Second, the Internet has vastly expanded the charter's reach, with no central organization. That makes it a new kind of threat to a government concerned about organized challenges to its rule.
"It's a testament to the power of the Internet," says Joshua Rosenzweig, of the Dui Hua Foundation, a group that promotes human rights in China. "[It's] allowed Charter 08 to galvanize and bring together a lot of people from different walks of life and locations."
Meanwhile, the government has gone after key players behind the document. Liu Xiaobo, a coauthor of Charter 08, was detained on Dec. 8, the eve of the charter's scheduled publication online. He is being held by authorities at a Beijing hotel, according to Human Rights Watch.
The group has called Mr. Liu's detention "the most significant Chinese dissident case in a decade." "He was seen as being pretty untouchable," says Mr. Bequelin. "The fact he was taken away shatters that notion, and indicates an escalation in the repression of independent thought in China."
Zhang was also arrested on Dec. 8, but later released. Less then three weeks after the pair's detention, sitting in a private back room of a Beijing coffeeshop, he explained the appeal of the document he helped craft. "I think Charter 08 articulates what many Chinese people want to say," he says.
The direct inspiration is Czech activists' call for freedom in 1977, during the days of Soviet occupation. Charter 08's critique is blunt: "The political reality, which is plain for anyone to see, is that China has many laws but no rule of law; it has a constitution but no constitutional government. The ruling elite continues to cling to its authoritarian power and fights off any move toward political change."

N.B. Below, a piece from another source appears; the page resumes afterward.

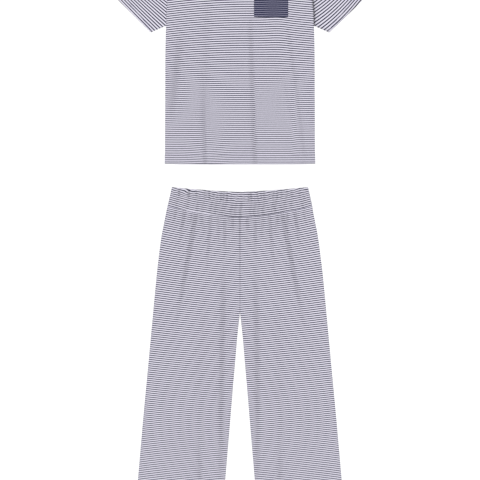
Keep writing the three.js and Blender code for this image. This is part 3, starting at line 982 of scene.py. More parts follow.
class Tee:
    """The short-sleeved tee: two body panels, two sleeves, a neckband in two halves and a pocket."""

    def __init__(self, room: SewingRoom, pattern: TeePattern | None = None) -> None:
        """Keeps the pattern and the room that the pieces go to."""
        self.room = room
        self.pattern = pattern or TeePattern()
        top_fold = np.subtract(self.pattern.sleeve_hem_top, self.pattern.shoulder_tip)
        self.sleeve_length = float(np.hypot(*top_fold))

    def hem(self, x: Array) -> Array:
        """Height of the hem's foot, which lifts at its corners."""
        p = self.pattern
        return p.hem_y + p.corner_lift * (np.abs(x) / p.side.value[0]) ** 6

    def neckline_front(self, share: Array) -> Array:
        """Drop of the front neckline, a quarter ellipse each side of the middle."""
        return self.pattern.neck_drop_front * np.sqrt(np.clip(1 - share**2, 0, 1))

    def neckline_back(self, share: Array) -> Array:
        """Drop of the back neckline, a flatter curve with an exponent of three."""
        return self.pattern.neck_drop_back * np.clip(1 - share**3, 0, 1) ** (1 / 3)

    def top_edge(self, x: Array, neckline: Callable[[Array], Array]) -> Array:
        """Height of the shoulder line, or of the neckline that drops from it."""
        (tip_x, tip_y), (neck_x, neck_y) = self.pattern.shoulder_tip, self.pattern.neck_point
        across = np.abs(x)
        shoulder = lerp(neck_y, tip_y, np.clip((across - neck_x) / (tip_x - neck_x), 0, 1))
        return np.where(across < neck_x, neck_y - neckline(np.clip(across / neck_x, 0, 1)), shoulder)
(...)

Zhang says more than 300,000 websites now link to the charter, and it's being discussed on blogs, QQ (a popular Chinese instant message service and website) groups, and other chat rooms. "It's impossible to block information in society now," he says.

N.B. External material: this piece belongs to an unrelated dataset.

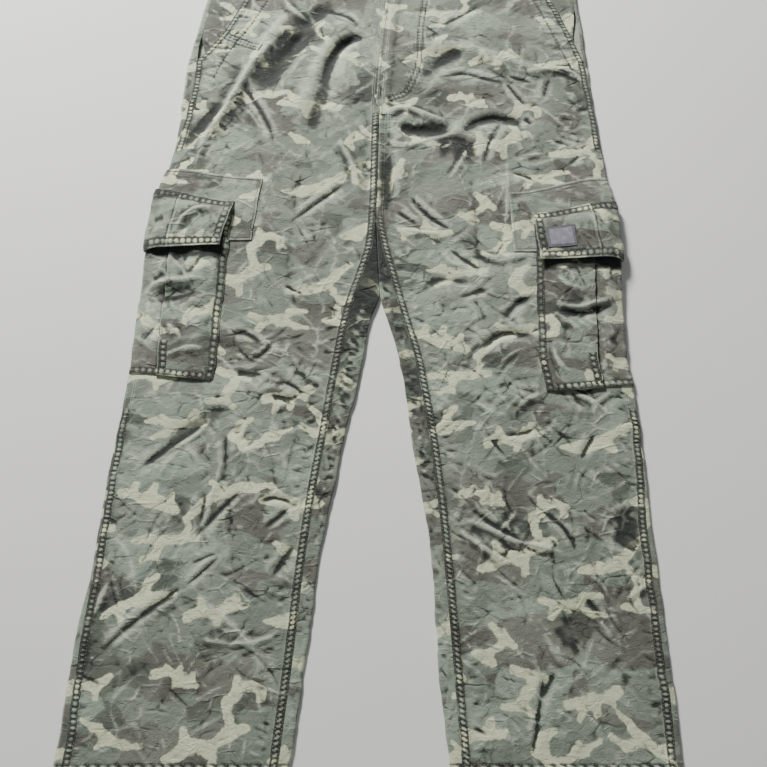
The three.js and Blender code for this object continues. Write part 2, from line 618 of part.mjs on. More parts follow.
for (const leg of LEGS) {
  front(leg);
  back(leg);
  patch(leg);
  bag(leg);
  flap(leg);
  facing(leg);
}
tag(LEGS[1]);
waistband();
button(LEGS[1]);

// The origin is in the middle of the outline, on the surface the garment lies on.
const box = new THREE.Box3().setFromObject(garment);
const middle = box.getCenter(new THREE.Vector3());
garment.position.set(-middle.x, -middle.y, -box.min.z);

export default garment;
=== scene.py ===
import math

import bpy
import numpy as np
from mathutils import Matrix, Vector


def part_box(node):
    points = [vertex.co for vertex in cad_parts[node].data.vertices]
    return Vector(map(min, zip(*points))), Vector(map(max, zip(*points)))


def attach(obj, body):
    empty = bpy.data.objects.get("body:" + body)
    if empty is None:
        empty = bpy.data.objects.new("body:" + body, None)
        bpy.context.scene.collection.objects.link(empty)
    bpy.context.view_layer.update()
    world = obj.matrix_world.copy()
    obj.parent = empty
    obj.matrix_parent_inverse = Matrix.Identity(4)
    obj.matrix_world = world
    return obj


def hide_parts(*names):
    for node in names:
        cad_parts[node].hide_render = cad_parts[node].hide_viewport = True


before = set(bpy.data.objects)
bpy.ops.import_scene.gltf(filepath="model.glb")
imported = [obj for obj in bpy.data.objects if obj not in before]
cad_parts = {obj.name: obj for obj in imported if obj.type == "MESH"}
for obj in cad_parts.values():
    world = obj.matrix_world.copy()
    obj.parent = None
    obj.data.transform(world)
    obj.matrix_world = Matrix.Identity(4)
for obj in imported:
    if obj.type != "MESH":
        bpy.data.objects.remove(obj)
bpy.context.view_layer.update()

# Cargo pants laid on their back, front up: cloth shells, stitching and finishes round the fixed frame.
# The garment's own coordinates are millimetres, +X to the right of someone looking down at the front,
# +Y to the waist and +Z up. Each leg is a flattened ring, and each shell is made from points of that
# ring's skin, moved out by a lift. Folds and creases are read from grids of relief.

# Sizes of the cloth and its seams, mm
MM = 0.001
WALL = 1.2
SEAM_GAP = 0.3
CLEAR = 0.55
FELL_WIDTH = 9
FELL_RISE = 0.7
FELL_SLOPE = 1.5
NEEDLE = 3.2  # from a felled seam's middle to each of its two rows of thread
BEAD_PITCH = 5.4  # the cloth puckers into beads between the rows
POCKET_PITCH = 7.8
NEEDLES = (FELL_WIDTH / 2 - NEEDLE, FELL_WIDTH / 2 + NEEDLE)
FELL_CELLS = 8
INSEAM_SLANT = 0.4  # the inseams' beads twist like a rope
STITCH_PITCH = 3.3
STITCH_LENGTH = 2.6
THREAD_RADIUS = 0.34
HEM_DEPTH = 18
HEM_EXTRA = 0.5
WAIST_TOP = 626
WAIST_SEAM = 586
CROTCH = 217
HEM = -424
CAP_RATIO = 0.62
CAP_ARC = 1.25
EDGE_FALL = 0.3
EDGE_REACH = 9
FORK_RISE = 34  # below the crotch the inner fold edges flatten over this length
LEAST_SPACE = 2.9
SETTLE_REACH = 34
CALM_WAIST = 60
CALM_HEM = 50
NORMAL_STEP = 0.8
FRONT_SPACING = 1.62
BACK_SPACING = 2.15
INNER_STEP = 4  # a shell's inside has one row and column for this many outside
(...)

One user posted the following on the Independent Review, an online forum: "The CCP cannot even accept such peaceful and rational suggestions? I will sign the charter!"
Zhang says police seized from his home four computers, books, documents, DVDs, and all of his, his wife's, and their parents' cash and credit cards. Just hours after the Monitor interviewed him on Dec. 26, Zhang was detained again, according to the group China Human Rights Defenders.
"His interrogators sternly warned Mr. Zhang about 'severe consequences' to his family and friends if he continued to give media interviews or engage in any other activities promoting Charter 08," the group wrote in a press release.
Zhang and other activists say the government's reaction to the document reflects its worries ahead of the 20th anniversary of the 1989 Tiananmen Square crackdown, and as China's economic engine begins to sputter.
Beijing has banned state-run media interviews with charter signers, banned articles by charter signers, and ordered a crackdown on journalists who signed the charter, according to Radio Free Asia. Websites publishing Charter 08 have been blocked, though it's easily found using a proxy server.
Zhang says he expected this reaction to Charter 08 and is "mentally prepared" for jail. He notes police have treated him well so far – due to his party background, he guesses.
"Sent down" to Sichuan Province during the Cultural Revolution to make missile parts in cave factories, Zhang later became a high-ranking party youth league official – only to be stripped of his post in 1989 after he spoke out in support of protesters. Now he's vulnerable to charges of "inciting subversion" for his role in Charter 08.
Zhang says his home is watched around the clock by at least two men, whom he brings hot water and magazines. "We get along very well. We're all humans, they're only doing their job," says Zhang. "We're not enemies."
"I don't want to be jailed, but I have no choice," he continues. "We have to stand up and fight for democracy."
• Zhang Yajun contributed to this story.